De connivence avec la classe politique
Au cœur de cette campagne avec d’autres militants, la chercheuse et activiste politique Zeina Hélou montre du doigt « un État incapable de protéger les droits des citoyens » et « un secteur bancaire de connivence avec la classe politique », qui « prive les citoyens de leur argent » et « baisse les intérêts des déposants sans pour autant réduire les intérêts débiteurs ». D’où l’initiative d’un groupe de contestataires, notamment de l’Observatoire populaire contre la corruption, de l’association Li Haqqi, en coopération avec le Comité de protection des petits épargnants, de « se solidariser avec les plus vulnérables », de « mettre la pression sur les banques » afin de les pousser à réduire les taux d’intérêt débiteurs. « Nous appelons les citoyens à ne plus rembourser leurs prêts pour leur éducation, l’achat d’un logement ou d’une voiture », lance la militante qui invite les protestataires à répondre massivement à l’initiative. Elle estime d’ailleurs qu’au vu des taux d’intérêt élevés, un citoyen qui a payé la moitié de son prêt s’est déjà acquitté de sa dette. « J’ai moi-même décidé de ne plus payer les traites de ma voiture. Et s’ils font mine de la confisquer, je la brûlerai », martèle-t-elle. Alors que le groupe peaufine sa stratégie pour la protection des personnes pratiquant la désobéissance, il laisse entrevoir une prochaine étape : « Très bientôt, non seulement nous refuserons de payer la taxe mécanique, celles sur le revenu, sur les bâtiments construits et la taxe municipale, mais nous lancerons de plus une campagne de désobéissance civile », promet-elle.

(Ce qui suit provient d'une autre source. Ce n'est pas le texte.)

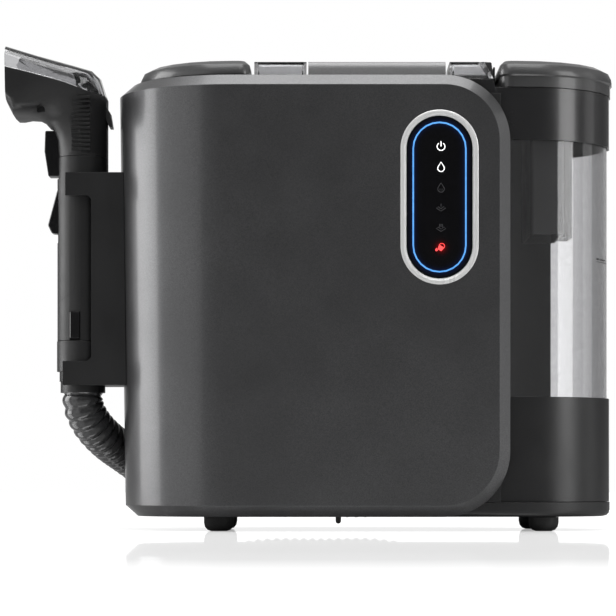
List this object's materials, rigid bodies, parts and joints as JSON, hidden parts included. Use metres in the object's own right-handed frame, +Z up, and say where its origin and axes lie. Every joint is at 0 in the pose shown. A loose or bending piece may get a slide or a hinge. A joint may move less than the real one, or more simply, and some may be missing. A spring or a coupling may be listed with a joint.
{
  "type": "steam carpet and upholstery cleaner",
  "caption": "Portable steam and suction cleaner with lift-out water tanks, a touch panel, a carry handle and a hand tool parked on a side cradle at the end of its ribbed hose.",
  "frame": {"origin": "on the floor, under the middle of the machine with its hand tool parked", "axes": "+Z up, -Y out of the front with the panel, +X to the right of someone facing the front, where the dirty water tank is"},
  "size_m": [0.472, 0.2126, 0.3741],
  "materials": {
    "graphite_shell": "dark graphite, fine metallic satin",
    "dark_shell": "dark grey plastic, fine satin grain",
    "black_matt": "black plastic, matt",
    "black_gloss": "black plastic, polished",
    "handle_grey": "grey plastic, satin",
    "smoke_clear": "smoke-tinted clear plastic, polished",
    "water_clear": "clear plastic, polished",
    "bezel_silver": "bright silver, polished",
    "light_blue": "light line, blue",
    "rubber_black": "black rubber, matt",
    "hose_grey": "dark grey flexible plastic, ribbed, half gloss",
    "steel_bright": "bare steel, satin",
    "motor_grey": "grey metal can, satin",
    "inner_grey": "mid grey plastic, satin",
    "pipe_white": "off-white plastic, satin",
    "board_green": "printed board, green lacquer"
  },
  "bodies": {
    "machine": {"front_shell": "graphite_shell", "rear_cover": "dark_shell", "base_pan": "black_matt", "foot_front_left": "rubber_black", "foot_front_right": "rubber_black", "foot_rear_left": "rubber_black", "foot_rear_right": "rubber_black", "bay_wall": "dark_shell", "top_deck": "dark_shell", "carry_handle": "handle_grey", "handle_underside": "black_matt", "panel_bezel": "bezel_silver", "panel_glass": "black_gloss", "panel_light": "light_blue", "control_board": "board_green", "clean_tank_shelf": "black_matt", "water_pump": "motor_grey", "steam_heater": "steel_bright", "steam_pipe": "pipe_white", "motor_stand": "black_matt", "suction_motor": "motor_grey", "fan_drum": "dark_shell", "air_duct": "black_matt", "suction_duct": "black_matt", "tool_cradle": "black_matt", "suction_hose": "hose_grey", "hose_collar": "dark_shell", "hose_cuff": "rubber_black", "hose_coupling": "dark_shell", "hose_hook_upper": "black_matt", "hose_hook_lower": "black_matt", "cable_gland": "rubber_black"},
    "fan": {"suction_fan": "inner_grey"},
    "clean_tank": {"clean_tank_cup": "water_clear", "clean_tank_collar": "dark_shell", "clean_tank_valve": "pipe_white", "clean_lid_pin": "steel_bright"},
    "clean_lid": {"clean_tank_lid": "black_gloss"},
    "clean_button": {"clean_tank_button": "smoke_clear"},
    "dirty_tank": {"dirty_tank_base": "dark_shell", "dirty_tank_cup": "smoke_clear", "dirty_tank_collar": "black_gloss", "dirty_tank_cover": "black_matt", "dirty_tank_separator": "inner_grey", "dirty_tank_duct": "smoke_clear", "float_cage": "inner_grey", "dirty_lid_pin": "steel_bright"},
    "dirty_lid": {"dirty_tank_lid": "black_gloss"},
    "dirty_button": {"dirty_tank_button": "smoke_clear"},
    "float": {"dirty_tank_float": "pipe_white"},
    "hand_tool": {"tool_handle": "dark_shell", "tool_head": "dark_shell", "tool_window": "smoke_clear", "tool_baffle": "black_matt", "steam_nozzle": "pipe_white", "trigger_pin": "steel_bright"},
    "trigger": {"trigger": "black_matt"},
    "thumb_lock": {"thumb_lock": "black_matt"},
    "release_tab": {"release_tab": "black_matt"}
  },
  "joints": [
    {"name": "fan_spin", "type": "hinge", "parent": "machine", "child": "fan", "pos_m": [0.035, -0.021, 0.26], "axis": [0, 0, 1], "continuous": true},
    {"name": "clean_tank_lift", "type": "slide", "parent": "machine", "child": "clean_tank", "axis": [0, 0, 1], "range_m": [0, 0.29]},
    {"name": "clean_lid_open", "type": "hinge", "parent": "clean_tank", "child": "clean_lid", "pos_m": [-0.051, 0.0515, 0.3475], "axis": [-1, 0, 0], "range_deg": [0, 95]},
    {"name": "clean_button_press", "type": "slide", "parent": "clean_tank", "child": "clean_button", "axis": [0, 0, -1], "range_m": [0, 0.003], "stiffness_N_per_m": 500, "springref_m": -0.002},
    {"name": "dirty_tank_lift", "type": "slide", "parent": "machine", "child": "dirty_tank", "axis": [0, 0, 1], "range_m": [0, 0.36]},
    {"name": "dirty_lid_open", "type": "hinge", "parent": "dirty_tank", "child": "dirty_lid", "pos_m": [0.161, 0.0515, 0.3475], "axis": [-1, 0, 0], "range_deg": [0, 95]},
    {"name": "dirty_button_press", "type": "slide", "parent": "dirty_tank", "child": "dirty_button", "axis": [0, 0, -1], "range_m": [0, 0.003], "stiffness_N_per_m": 500, "springref_m": -0.002},
    {"name": "float_rise", "type": "slide", "parent": "dirty_tank", "child": "float", "axis": [0, 0, 1], "range_m": [0, 0.036]},
    {"name": "hand_tool_lift", "type": "slide", "parent": "machine", "child": "hand_tool", "axis": [0, 0, 1], "range_m": [0, 0.25]},
    {"name": "trigger_pull", "type": "hinge", "parent": "hand_tool", "child": "trigger", "pos_m": [-0.188, -0.021, 0.3078], "axis": [0, -1, 0], "range_deg": [0, 8], "stiffness_Nm_per_rad": 0.6, "springref_deg": -17.19},
    {"name": "thumb_lock_slide", "type": "slide", "parent": "hand_tool", "child": "thumb_lock", "axis": [0, 0, -1], "range_m": [0, 0.006]},
    {"name": "release_tab_press", "type": "slide", "parent": "hand_tool", "child": "release_tab", "axis": [0, 1, 0], "range_m": [0, 0.002], "stiffness_N_per_m": 500, "springref_m": -0.002}
  ]
}
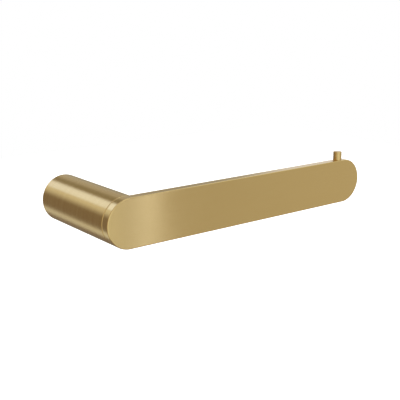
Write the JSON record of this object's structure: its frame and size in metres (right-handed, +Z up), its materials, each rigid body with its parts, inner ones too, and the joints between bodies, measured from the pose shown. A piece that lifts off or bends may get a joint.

Tout aussi sévère envers le pouvoir et le secteur bancaire, l’activiste Camille Mourani se demande « pourquoi faut-il payer factures et taxes, si l’État et les banques privent les Libanais de leurs propres deniers ». Évoquant le dernier scandale en date, « le transfert par neuf dirigeants libanais de quelque 11 milliards de dollars vers les banques suisses », il estime « inadmissible » que le citoyen peine à retirer 200 dollars par semaine, alors que les politiciens transfèrent leurs milliards en toute impunité. « Des milliards qui proviennent, estime-t-il, d’enrichissement illicite. » À cette crise de confiance entre la rue et le pouvoir, s’ajoute « l’incapacité d’une population d’honorer ses engagements, tellement elle est touchée par la crise », fait remarquer le militant. D’où la nécessité de faire preuve de solidarité avec les plus démunis. « Avec un groupe de réflexion, nous mettons en place une stratégie organisationnelle et une campagne de communication (Mech Def3in) », précise-t-il.
(Lire aussi : « Nous ne paierons pas ! » : des contestataires appellent à la désobéissance fiscale)
« Si l’ensemble des citoyens s’engagent »
Visiblement, l’applicabilité de l’initiative et ses répercussions possibles ne sont plus un frein. Car le pouvoir continue d’afficher le même niet à la contestation populaire au bout de 60 jours, alors que le pays s’enfonce tous les jours un peu plus dans la crise économique. Les protestataires n’ont alors d’autre option que l’escalade et la désobéissance, comme ils le disent clairement. Parviendront-ils à leurs fins ? « Nous comprenons tout à fait le citoyen qui refuse de payer ses factures. Nous ne pouvons que le soutenir », affirme le coordonnateur politique du Bloc national Amine Issa. D’autant que c’est ce même citoyen qui paie le déficit de l’État, tout en sachant pertinemment que ses deniers sont dilapidés. M. Issa rappelle que l’État verse 1,6 milliard de dollars à EDL et qu’en une trentaine d’années, il a déjà payé au fournisseur d’électricité quelque 40 à 45 milliards de dollars de la poche du contribuable, selon les estimations. Observant que « tous les indicateurs économiques sont dans le rouge », et que les hommes au pouvoir « continuent de se chamailler », le coordonnateur politique assure que « l’initiative est applicable si l’ensemble des citoyens s’engagent » dans ce sens. « Nous ne sommes toujours pas dans un schéma de changement, mais bien de contestation, souligne-t-il encore. Une contestation qui se refuse d’être violente et demeure pacifique. Elle doit alors utiliser un nouveau moyen de pression comme la désobéissance civile. » Et cette désobéissance civile peut prendre diverses formes, « les cessations de paiement, les manifestations, les blocages temporaires de routes, l’occupation de bâtiments publics, mais aussi la décision de ne plus payer ses impôts ».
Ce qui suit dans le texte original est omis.